In relation to existing tax advantaged share options (granted under EMI and CSOP), the Government published a written statement on 15 May 2025 that legislation will be included in the next Finance Bill to allow employers, with their employee’s permission, to amend existing EMI and CSOP options to include a PISCES trading event as an exercisable event, without losing the tax advantages those options offer. This legislation will have retrospective effect and is to be welcomed.

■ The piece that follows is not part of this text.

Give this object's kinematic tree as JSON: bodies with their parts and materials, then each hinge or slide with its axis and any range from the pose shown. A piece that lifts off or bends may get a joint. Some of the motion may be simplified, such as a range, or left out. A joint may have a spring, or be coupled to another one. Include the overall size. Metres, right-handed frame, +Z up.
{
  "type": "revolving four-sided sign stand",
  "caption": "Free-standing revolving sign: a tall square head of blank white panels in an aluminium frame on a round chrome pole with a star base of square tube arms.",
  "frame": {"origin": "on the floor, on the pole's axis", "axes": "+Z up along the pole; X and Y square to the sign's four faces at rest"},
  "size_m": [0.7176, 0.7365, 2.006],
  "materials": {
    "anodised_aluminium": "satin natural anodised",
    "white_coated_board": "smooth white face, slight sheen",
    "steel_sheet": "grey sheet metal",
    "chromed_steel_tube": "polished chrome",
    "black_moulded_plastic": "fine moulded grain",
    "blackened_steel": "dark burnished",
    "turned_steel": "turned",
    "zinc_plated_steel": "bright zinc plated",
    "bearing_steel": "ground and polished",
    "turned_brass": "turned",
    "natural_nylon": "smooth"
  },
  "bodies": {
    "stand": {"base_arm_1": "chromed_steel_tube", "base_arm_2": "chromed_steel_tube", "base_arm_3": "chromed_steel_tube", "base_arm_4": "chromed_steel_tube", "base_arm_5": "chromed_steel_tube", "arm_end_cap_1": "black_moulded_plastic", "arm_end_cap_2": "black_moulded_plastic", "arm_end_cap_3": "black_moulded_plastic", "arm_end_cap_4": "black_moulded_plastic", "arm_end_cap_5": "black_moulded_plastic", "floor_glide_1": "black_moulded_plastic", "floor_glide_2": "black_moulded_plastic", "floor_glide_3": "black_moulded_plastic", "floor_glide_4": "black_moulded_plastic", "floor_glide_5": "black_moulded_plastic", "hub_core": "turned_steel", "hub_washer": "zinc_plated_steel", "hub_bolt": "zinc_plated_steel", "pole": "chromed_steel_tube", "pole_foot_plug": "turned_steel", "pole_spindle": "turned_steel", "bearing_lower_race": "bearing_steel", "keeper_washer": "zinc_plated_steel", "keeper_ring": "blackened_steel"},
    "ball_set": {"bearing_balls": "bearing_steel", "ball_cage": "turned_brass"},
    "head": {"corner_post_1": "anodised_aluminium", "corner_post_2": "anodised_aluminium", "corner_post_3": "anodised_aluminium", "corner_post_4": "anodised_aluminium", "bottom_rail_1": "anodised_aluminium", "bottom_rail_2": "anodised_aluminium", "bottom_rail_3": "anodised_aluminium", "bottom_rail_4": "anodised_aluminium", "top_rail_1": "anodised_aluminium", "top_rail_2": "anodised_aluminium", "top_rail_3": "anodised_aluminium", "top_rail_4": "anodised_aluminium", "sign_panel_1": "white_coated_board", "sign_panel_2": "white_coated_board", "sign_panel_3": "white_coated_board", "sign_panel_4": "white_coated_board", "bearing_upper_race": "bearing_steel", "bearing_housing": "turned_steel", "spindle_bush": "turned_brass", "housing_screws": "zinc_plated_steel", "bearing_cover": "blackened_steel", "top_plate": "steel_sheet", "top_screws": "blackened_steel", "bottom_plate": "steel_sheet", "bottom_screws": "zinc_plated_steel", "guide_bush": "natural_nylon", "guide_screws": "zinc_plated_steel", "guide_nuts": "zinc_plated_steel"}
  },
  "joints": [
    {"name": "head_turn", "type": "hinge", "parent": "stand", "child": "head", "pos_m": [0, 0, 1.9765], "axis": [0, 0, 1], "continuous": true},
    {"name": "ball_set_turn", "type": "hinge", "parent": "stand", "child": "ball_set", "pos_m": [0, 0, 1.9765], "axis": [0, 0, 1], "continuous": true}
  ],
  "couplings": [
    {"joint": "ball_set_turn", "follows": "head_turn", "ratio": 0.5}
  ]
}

This treatment applies only to existing CSOP and EMI option contracts where all the following conditions are met:
the date of grant is before Royal Assent of the Finance Bill 2025–2026
the date of the variation of the option is on or after 15 May 2025
the sole effect of the variation is that, if the shares are or become PISCES shares, the option may be exercised (to any extent), but only if the shares are then immediately then sold on a PISCES platform
the variation is agreed by the employer and employee option holder in writing.
The reality
PE firms (and the rest of the deal doing community) will watch the evolution of the platform with interest, but it will be some time before we know whether the theoretical attractive flexibility of the PSM will result in a material change for PE firms when it comes to those three (but mainly two) exit routes. While it is a coincidence that the PISCES platform shares its name with a sign of the zodiac (where the two fish represent a struggle between fantasy and reality), industry professionals will be hoping that the reality lives up to the fantasy.